If we win, if we achieve a stable Iraq and can withdraw without massive additional bloodshed, and I hope to hell we do, then we will only do that because some idiot lied us into a war that no sane man would have taken on, lied to us that the cost would be six weeks, lied to us that Iraq had WMD's, lied to us by insinuating over and over again connections between Iraq and 9/11, the experts were predicting up to 15 years of occupation, and we just got absolutely fucking lucky. And you sit there with complete blinders on and give a myopic report:
Launch may succeed. Doubters may find it unpleasant.
Kiss my ass, you arrogant cuss. I don't want Americans to die. I don't wish Americans be defeated. But I sure as fuck ain't gonna let you list off a bunch of short-sighted statistics about the possibility of success as if that was part of the design.
This wasn't the war the administration lied us into. This wasn't the enemy the administration propagandized us against. And this sure as hell isn't a simple accounting of whetehr or not we can achieve a stable Iraq, but whether the cost, the real cost inherent in the system of war, invasion, and occupation was worth it.
We've been in Iraq longer than we fought the Germans in WW2 and we still haven't gotten a victory. The hawks told us over and over again that we'd be in and out in six weeks, six months tops.
Whether we achive victory or not, the launch to war was made by some bureaucratic assholes who ignored the system experts and launched against every sane person's advice. We could very easily have lost this in the first year due to circumstances beyond our control. Just like the Challenger blew up because the weather just happened to be cold enough that morning to fuck the o-rings. That wasn't something the bureaucrat knew about. He just pulled the trigger and crossed his fingers, having convinced himself that the previous launches somehow had enlarged the envelop beyond what the experts were telling him.
About the last thing we need is yet another administration who thinks they know more about war than what history has shown us, what the experts have predicted. Or some asshole who thinks victory in Iraq changes the parameters for another launch.
By focusing solely on the immediate direction the Iraq war is heading towards victory, you've managed to not only focus only on the potential benefit of teh war (possible victory), not only ignore the possibility for losing the war, not only ignore the question of cost regarding the war (3T$, thousands of dead Americans, tens of thousands permanently wounded americans, and about a hundred thousand dead iraqi civilians), not only ignore the fact that this war was sold to us by a bunch of morons who lied to us at every step about the cost, about the threat, but most importantly, act as if victory after six years was the original bill of goods, and by default reinforce the notion of that bureacrat who thinks a successful launch against all odds actually proves it was a good decision, proves it was good leadership.
Good leaders don't close their eyes, ignore reality, ignore the facts, and play dice with other people's lives based on wishful thinking and their own propaganda.
This is the current realistic cost: 3T$, thousands dead, tens of thousands wounded, six year quagmire.
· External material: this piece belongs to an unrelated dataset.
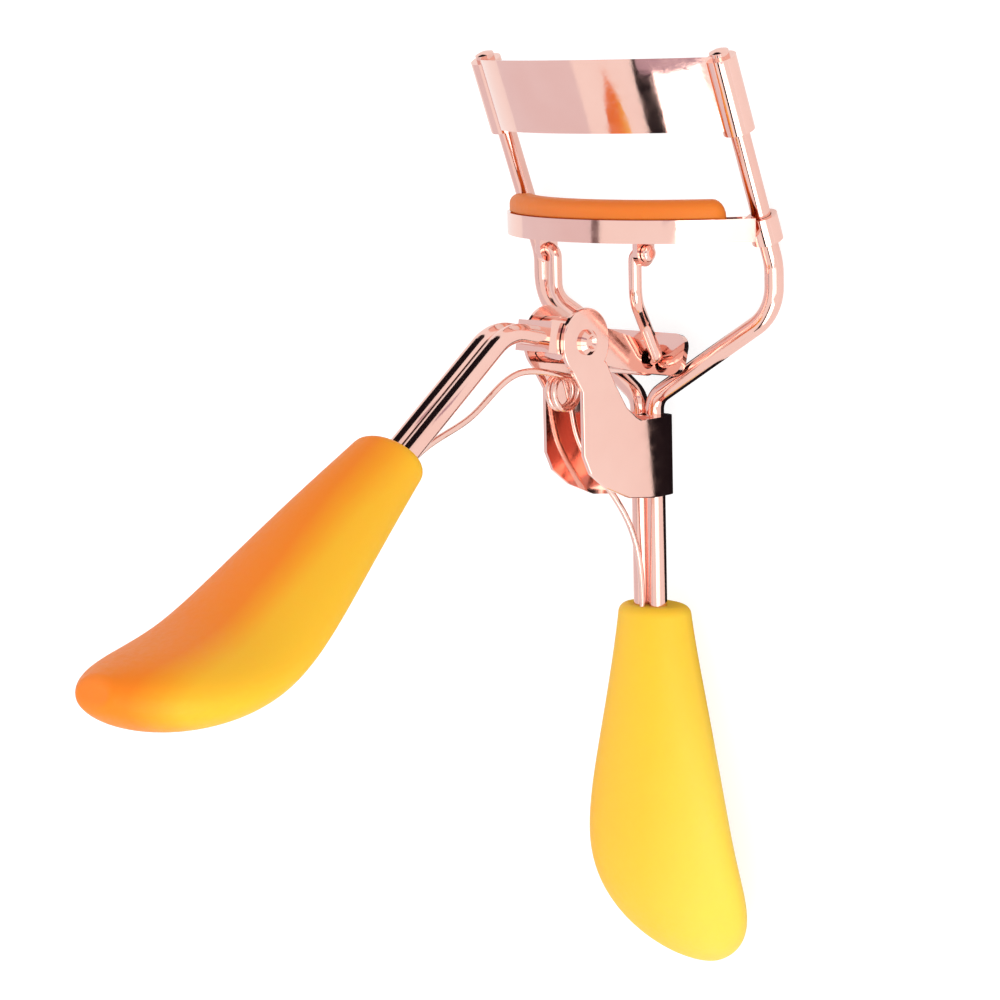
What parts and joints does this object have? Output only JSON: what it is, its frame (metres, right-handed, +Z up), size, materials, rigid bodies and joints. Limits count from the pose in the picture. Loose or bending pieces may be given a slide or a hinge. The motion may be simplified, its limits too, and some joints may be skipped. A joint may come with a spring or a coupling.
{
  "type": "eyelash curler",
  "caption": "Eyelash curler with a curved upper jaw, a sliding lower jaw with a soft lash pad, and a spring lever between two grips, lying on its back.",
  "frame": {"origin": "centre of the bounding box's underside, on the surface the tool lies on", "axes": "+X across the jaws, +Y along the tool towards the jaws, +Z up, the side the moving handle swings to"},
  "size_m": [0.0386, 0.1126, 0.0913],
  "materials": {
    "plated_steel": "mirror rose-gold plate",
    "spring_wire": "plated spring wire",
    "grip_shell": "soft matte",
    "lash_rubber": "satin silicone"
  },
  "bodies": {
    "frame": {"frame_wire_left": "plated_steel", "frame_wire_right": "plated_steel", "upper_jaw": "plated_steel", "clamp": "plated_steel", "pivot_rivet": "plated_steel", "fixed_grip": "grip_shell", "spring": "spring_wire"},
    "lever": {"lever_head": "plated_steel", "lever_wire_left": "plated_steel", "lever_wire_right": "plated_steel", "moving_grip": "grip_shell"},
    "lower_jaw": {"lower_jaw": "plated_steel", "lash_pad": "lash_rubber"},
    "link_left": {"link_left": "plated_steel"},
    "link_right": {"link_right": "plated_steel"}
  },
  "joints": [
    {"name": "lever_hinge", "type": "hinge", "parent": "frame", "child": "lever", "pos_m": [0, 0.02462, 0.01758], "axis": [1, 0, 0], "range_deg": [0, 42], "stiffness_Nm_per_rad": 0.05, "springref_deg": -20.05, "deforming": ["spring"]},
    {"name": "jaw_slide", "type": "slide", "parent": "frame", "child": "lower_jaw", "axis": [0, 0.9638, 0.2668], "range_m": [0, 0.00788]},
    {"name": "link_left_swing", "type": "hinge", "parent": "lower_jaw", "child": "link_left", "pos_m": [0, 0.03382, 0.0114], "axis": [1, 0, 0], "range_deg": [0, 9.64]},
    {"name": "link_right_swing", "type": "hinge", "parent": "lower_jaw", "child": "link_right", "pos_m": [0, 0.03382, 0.0114], "axis": [1, 0, 0], "range_deg": [0, 9.64]}
  ],
  "couplings": [
    {"joint": "jaw_slide", "follows": "lever_hinge", "m_per_rad": 0.010735},
    {"joint": "link_left_swing", "follows": "lever_hinge", "ratio": 0.2284},
    {"joint": "link_right_swing", "follows": "lever_hinge", "ratio": 0.2284}
  ]
}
The potential cost could still be another 6 to 12 years before we get full stabilization, another 3 trillion dollars, several thousand more dead americans, another hundred thousnad dead Iraqi civilians.
You don't know.
You present the possibility of a victory within the next six months as if it were part of the original design, as if it were part of the original timeline, as if everything were going according to schedule from the beginning.
it isn't.
And then you sum up with this complete and utter bullshit that "some" (conveniently unnamed) might find the prospect of American victory to be unpleasant.
As if this discussion was saying "Hey, who wants victory? Who wants us to get our asses kicked? Raise your hands."
Bullshit.
The question is was the cost worth it. The sort of question the voting public should ask themselves before sending troops into the meatgrinder.
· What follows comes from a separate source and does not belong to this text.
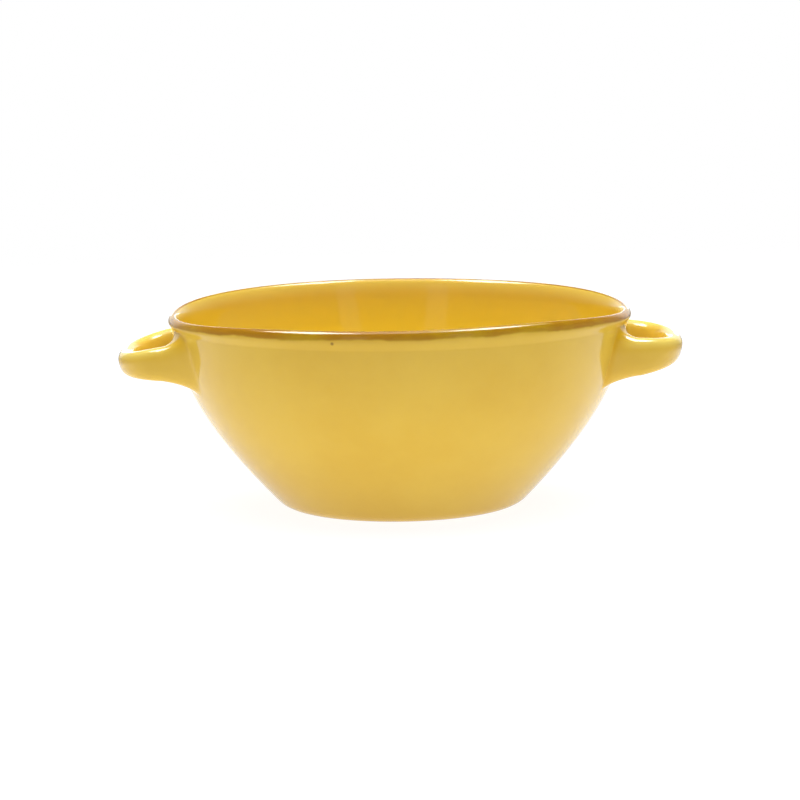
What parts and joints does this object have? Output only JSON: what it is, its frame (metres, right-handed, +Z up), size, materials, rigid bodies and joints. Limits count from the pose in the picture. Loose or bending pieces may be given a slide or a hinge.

The question is what sort of war were we promised by our government, and what sort of war did they deliver? The question is does launching a war against the advice of experts mean you've changed the parameters of war? Or did an idiot from Texas send us into an insane war, and by blood, sweat, tears, and a lot of luck, we just might beat the odds and get victory.
If we get victory in anotehr six months, then we got lucky. Bush senior didn't invade Iraq the first time around becaue his experts predicted an occupation that might last a decade or more. And all you can do is put the blinders on and report the most short-sighted piece of information you can come up with: Victory might be possible in six months, and present it as if that were the original plan all along.
As if questioning the possibility of victory in six months is to wish for American defeat, rather than to understand that the system has its own launch parameters and wishing for a successful launch isn't the only requirement for success.
I've had it with you six-months-and-we'll-turn-this-around yahoos who act as if six months is by design. It isn't. The design is a decade or two of occupation. If we get out in six years, we just got lucky. There was ice on the shuttle, but for some reason the o rings held that day.
So, now the shuttle is in mid takeoff, and there are icicles hanging off the tank, and it could very well blow up, and all you can do is tell me the positives and tell me that my questions mean I find the possibility of success "unpleasant"? You're telling me we haven't blown up yet, and we're getting close to orbit, so we should focus on the positives or something?
This thing could still very well blow up. I don't need your Mary Poppins status report to tell me the best possible outcome. I need to know if the cost is worth it right now, if we should abort the mission right now, because if the reality is a hundred years of occupation, I'm not sure Americans should be dying over there for this. If the reality is a decade or more of occupation like we've had so far, then I need to know that, not have some yes-man tell me everything's looking good, sir. Bush and his yes-men are exactly why we're in this boondoggle in the first place.
And any asshole who takes a thread that discusses the true cost of the war and reframes it into some bullshit about "finding success unpleasant", implying that to ask hard questions is to wish for American defeat, that sort of asshole isn't the sort of person I can trust to answer hard questions. Mary Poppins will want to sugar coat everything and challenge the loyalty of anyone who asks questions. No thanks.
If I'm going to look at the cost and benefit of some gamble and someone only wants to tell me the benefit and tell me that looking at the cost is wishing for defeat, that sort of moron isn't the sort of person I would trust to give me honest answers.